Fritz Graf: “…those who accused Jesus of being a magician (they were not few among the pagans) argued that he, after all, had spent part of his youth in the homeland of magic, after the escape from Palestine.”25 It is likely that Matthew’s infancy story, which connects Jesus both with magicians and Egypt,26 reflects past and current accusations that Jesus practiced magic and sought to disarm by explaining Jesus’ association with Egypt as circumstantial and not the true source of his amazing powers—“…the story of the flight to Egypt (Matt. 2:13-15), which [Matthew] strains to relate to an Old Testament prophecy…is perhaps a response to the Talmudic charge that Jesus had learned magic and sorcery in Egypt.”27

Although the reason may ultimately remain a matter of speculation, exorcism is remarkable for its absence in the gospel of John. Plumer has suggested that charges of sorcery resulted in the omission of this key form of miracle,28 and while questioning that conclusion, Piper admits that “control over spirits …leaves Jesus himself sometimes open to suspicion and accusation” and concedes that “persons who had the capacity to perform exorcisms or control spirits in other ways were quite liable to be suspected of sorcery.”29

Perhaps Celsus had the answer all along.

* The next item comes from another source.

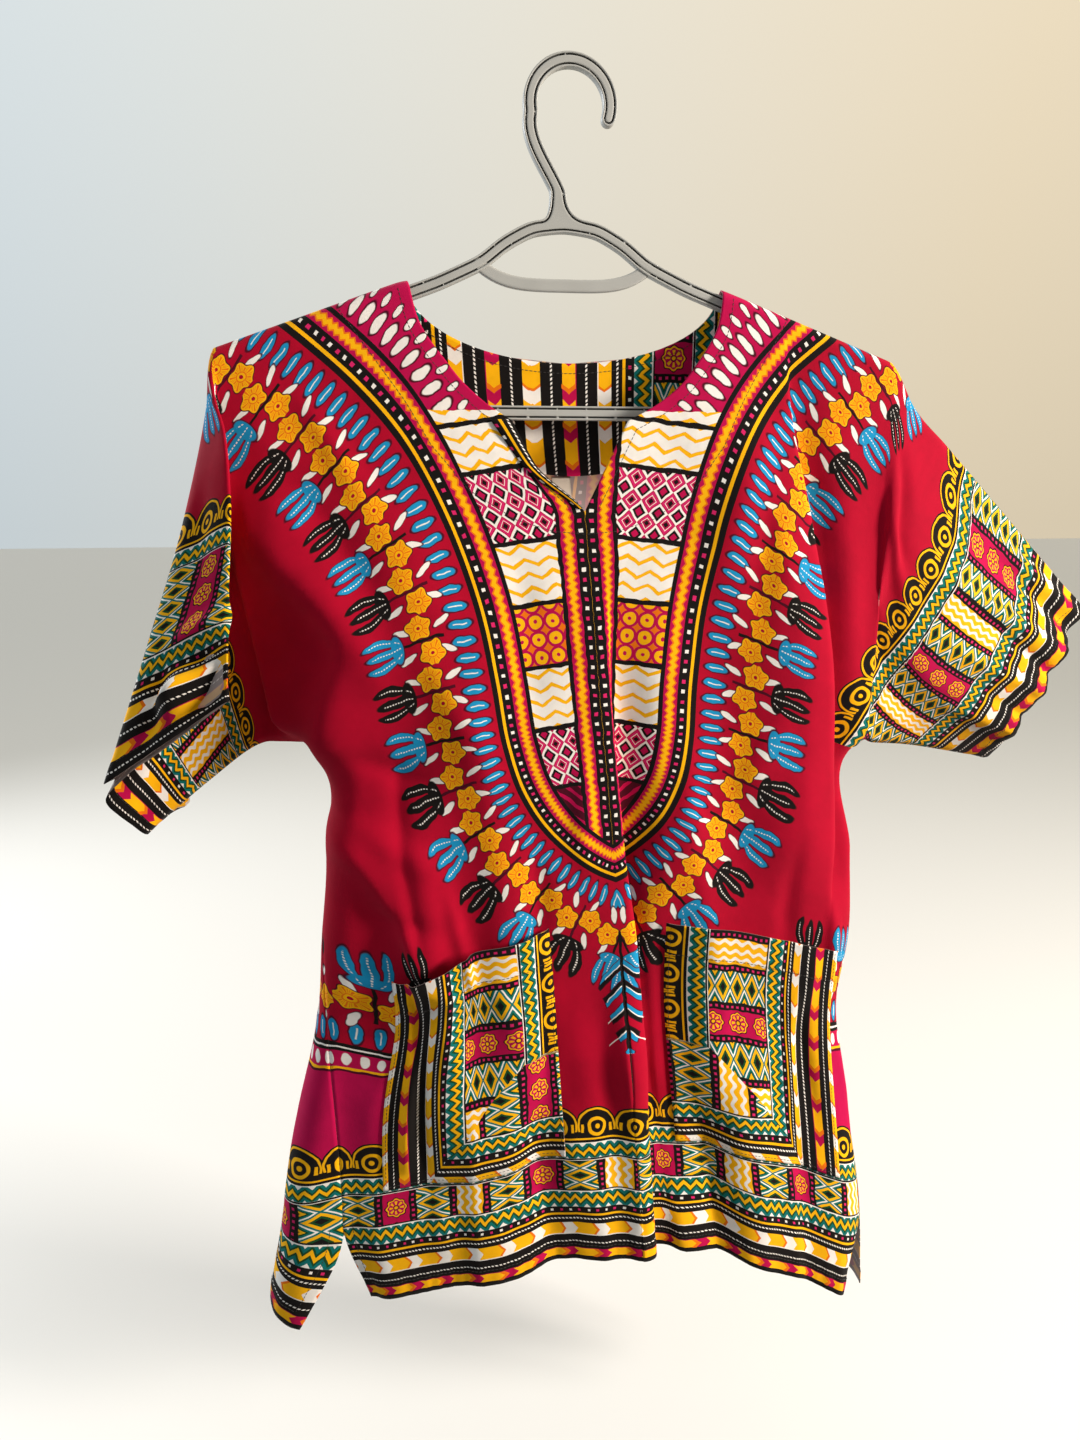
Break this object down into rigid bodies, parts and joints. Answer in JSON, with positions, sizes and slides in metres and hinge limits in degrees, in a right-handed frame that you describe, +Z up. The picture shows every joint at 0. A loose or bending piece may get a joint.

The charge of sorcery spurred Origen into a frenzy of writing, pouring out page after page in his attempt to disprove it. It seems likely that the accusation of sorcery, which originated during Jesus’ own career, motivated the gospel writers to substantially alter the primitive tradition. Leaving aside the facticity of miracles generally, it is abundantly clear that the people of the New Testament believed demons were real, that magic was real, and that exorcists were casting out real entities. The controversy over Jesus’ powers, as well as the defensive posture assumed by the later gospel writers in the face of accusations that Jesus practiced magic, cohere perfectly with what we know of the era from multiple sources. While all this does not and cannot prove the existence of Jesus of Nazareth, it is completely consistent with what we know about similar figures from antiquity such as Apollonius of Tyana, widely conceded to have been a real person.”